FTX Ex-Director of Engineering Nishad Singh Pleads Guilty, Cooperates With Investigators

In the latest development to the FTX saga, the former director of engineering at the defunct cryptocurrency exchange entered a guilty plea to criminal charges on Tuesday (Feb. 28).

Nishad Singh also agreed to cooperate with the ongoing investigation into FTX co-founder Sam Bankman-Fried’s activities, admitting that he knew by the middle of last year that SBF was using customer funds without their knowledge, among other irregularities.

An SEC press release issued Tuesday (Feb. 28) said, “According to the SEC’s complaint, Singh created software code that allowed FTX customer funds to be diverted to Alameda Research, a crypto hedge fund owned by Bankman-Fried and [co-founder Gary] Wang, despite false assurances by Bankman-Fried to investors that FTX was a safe crypto asset trading platform with sophisticated risk mitigation measures to protect customer assets and that Alameda was just another customer with no special privileges. The complaint alleges that Singh knew or should have known that such statements were false and misleading.”

In a Tuesday announcement, the Commodities Futures Trading Commission (CFTC) also charged Singh with fraud, saying “Singh was responsible for creating or maintaining various undisclosed components in the code underlying FTX that, operating together with other features, granted Alameda functionalities that allowed it to misappropriate FTX customer assets. Among other things, these features in the FTX code favored Alameda and allowed it to execute transactions even when it did not have sufficient funds available, including, critically, a ‘can withdraw below borrow’ functionality that allowed Alameda to withdraw billions of dollars in customer assets from FTX.”

As reported by Reuters, “Singh, 27, pleaded guilty to one count of wire fraud, three counts of conspiracy to commit fraud, one count of conspiracy to commit money laundering, and one count of conspiracy to defraud the United States by violating campaign finance laws.”
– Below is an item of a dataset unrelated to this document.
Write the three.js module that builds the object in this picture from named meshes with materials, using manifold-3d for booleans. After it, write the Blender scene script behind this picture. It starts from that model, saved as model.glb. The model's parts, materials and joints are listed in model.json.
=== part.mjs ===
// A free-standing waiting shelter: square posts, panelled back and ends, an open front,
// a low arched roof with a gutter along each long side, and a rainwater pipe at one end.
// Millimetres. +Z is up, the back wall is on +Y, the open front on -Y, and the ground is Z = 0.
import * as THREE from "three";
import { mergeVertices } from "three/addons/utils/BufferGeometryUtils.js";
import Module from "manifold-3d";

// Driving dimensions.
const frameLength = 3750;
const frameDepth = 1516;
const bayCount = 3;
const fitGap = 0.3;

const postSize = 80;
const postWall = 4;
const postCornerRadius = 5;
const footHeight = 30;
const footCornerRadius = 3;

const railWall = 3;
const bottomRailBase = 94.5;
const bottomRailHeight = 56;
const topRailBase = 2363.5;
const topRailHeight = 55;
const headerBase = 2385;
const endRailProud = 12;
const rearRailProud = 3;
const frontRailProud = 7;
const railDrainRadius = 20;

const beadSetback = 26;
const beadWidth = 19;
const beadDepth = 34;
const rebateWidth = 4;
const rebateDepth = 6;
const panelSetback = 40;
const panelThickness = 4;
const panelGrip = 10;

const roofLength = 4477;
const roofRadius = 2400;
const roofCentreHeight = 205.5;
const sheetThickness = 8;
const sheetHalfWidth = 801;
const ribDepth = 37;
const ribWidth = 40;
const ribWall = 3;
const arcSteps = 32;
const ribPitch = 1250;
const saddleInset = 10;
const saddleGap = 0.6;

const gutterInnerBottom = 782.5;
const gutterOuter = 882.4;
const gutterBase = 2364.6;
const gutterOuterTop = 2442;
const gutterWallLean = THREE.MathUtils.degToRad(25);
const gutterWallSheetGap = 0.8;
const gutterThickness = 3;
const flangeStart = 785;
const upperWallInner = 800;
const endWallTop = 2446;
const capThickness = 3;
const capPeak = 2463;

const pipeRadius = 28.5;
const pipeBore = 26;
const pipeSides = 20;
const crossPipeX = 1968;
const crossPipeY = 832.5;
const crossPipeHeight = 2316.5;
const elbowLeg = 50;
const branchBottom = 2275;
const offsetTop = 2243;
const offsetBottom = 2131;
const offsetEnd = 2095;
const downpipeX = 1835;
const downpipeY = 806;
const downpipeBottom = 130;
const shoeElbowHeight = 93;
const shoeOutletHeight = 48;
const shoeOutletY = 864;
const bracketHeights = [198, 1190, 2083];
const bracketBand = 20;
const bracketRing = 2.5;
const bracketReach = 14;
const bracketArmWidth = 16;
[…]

He has agreed to surrender all proceeds from his work with FTX as part of the guilty plea. Reuters said Singh “traveled back from the Bahamas shortly after FTX imploded in November in part to assist the U.S. investigation, prosecutor Danielle Sassoon said at Tuesday’s hearing. He was released on $250,000 bond.”
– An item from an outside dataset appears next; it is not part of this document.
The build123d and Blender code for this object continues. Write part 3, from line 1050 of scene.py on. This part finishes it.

In a new indictment unsealed last week, Bankman-Fried now faces 12 criminal charges.

Singh is the latest individual associated with FTX to plead guilty and agree to help prosecutors unravel the extent of the financial crimes committed by Bankman-Fried and his now-bankrupt FTX crypto exchange.

As PYMNTS reported in December, Alameda Research CEO Caroline Ellison is cooperating with authorities in the FTX crypto case, and FTX co-founder and engineering leader Gary Wang has also pleaded guilty to four charges and agreed to cooperate with the U.S. Department of Justice. Wang was released on bail, as was Ellison.

In Ellison’s case, PYMNTS also reported, “The Alameda CEO’s plea agreement says she will be deported if found not to be a U.S. citizen. While born in the U.S. to academic parents, many observers of the case have speculated that Ellison might have given up her citizenship to avoid U.S. taxes — a popular tactic by offshore crypto traders. It may leave the 28-year-old Stanford graduate open to the tax violation prosecution clause mentioned above.”

Bankman-Fried identified Ellison’s Alameda Research as the source of a $546 million loan, purportedly used to buy shares in meme stock Robinhood through a holding company called Emergent Fidelity Technologies, which itself filed for Chapter 11 bankruptcy in early February.

Both firms filed for Chapter 11 bankruptcy after the collapse of FTX.